The longer description reads:

A set of everyday Nigerian traveler’s board the last Flamingo Airways flight scheduled to fly from Lagos to Abuja on a fateful Friday night in 2006. The plane cruises at 30,000 feet, tranquil and on schedule. But like a bolt out of the blue, through a mixture of human error, technical failure and sheer bad luck, the plane rapidly develops major difficulties that sends it teetering on the brink of disaster. As the pilots fight with the controls of the stricken aeroplane, a series of flashbacks unravel the twists, turns and leaps of fate that put each passenger on the fateful flight. Young lovers, an elderly couple, a corporate party, a sportsman on the threshold of greatness; all the passengers are caught up in the nightmare scenario and sense the final moments of their lives approach. All…except one! What does he know? Will they survive… the Last Flight to Abuja?
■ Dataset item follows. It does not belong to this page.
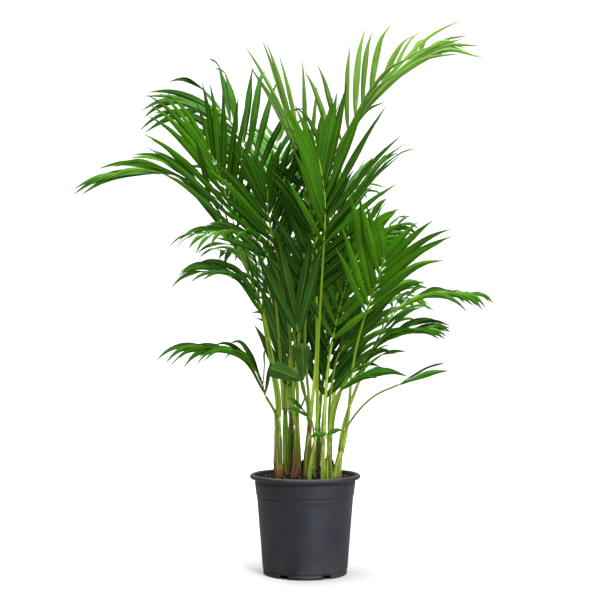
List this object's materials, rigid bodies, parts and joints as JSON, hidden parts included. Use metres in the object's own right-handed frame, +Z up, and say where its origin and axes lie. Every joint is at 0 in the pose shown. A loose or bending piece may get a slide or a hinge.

Last Flight To Abuja made its world premiere last June in a star-studded London event, and was later released in several African countries (in addition to Nigeria) including Ghana, Kenya, Tanzania and South Africa

Shot on ARRI’s recent new line of digital cameras, the film stars some of Nollywood’s famous names like Omotola Jalade-Ekiende, Jim Iyke, Hakeem Kae-Kazim, Ali Nuhu, Jide Kosoko, Uru Eke, and Anthony Monjaro.

Director Emelonye has been one of those few Nollywood directors pushing for the kind of quality and production values that will afford Nollywood product the kind of worldwide respect Nigerian filmmakers of his ilk desire, while still staying true to the Nollywood brand, which might be a challenge. 

Where Last Flight To Abuja fits into that long-term mission remains to be seen.

I have yet to see the film, so this will also be my first time watching it. I’ll share my thoughts some time afterward.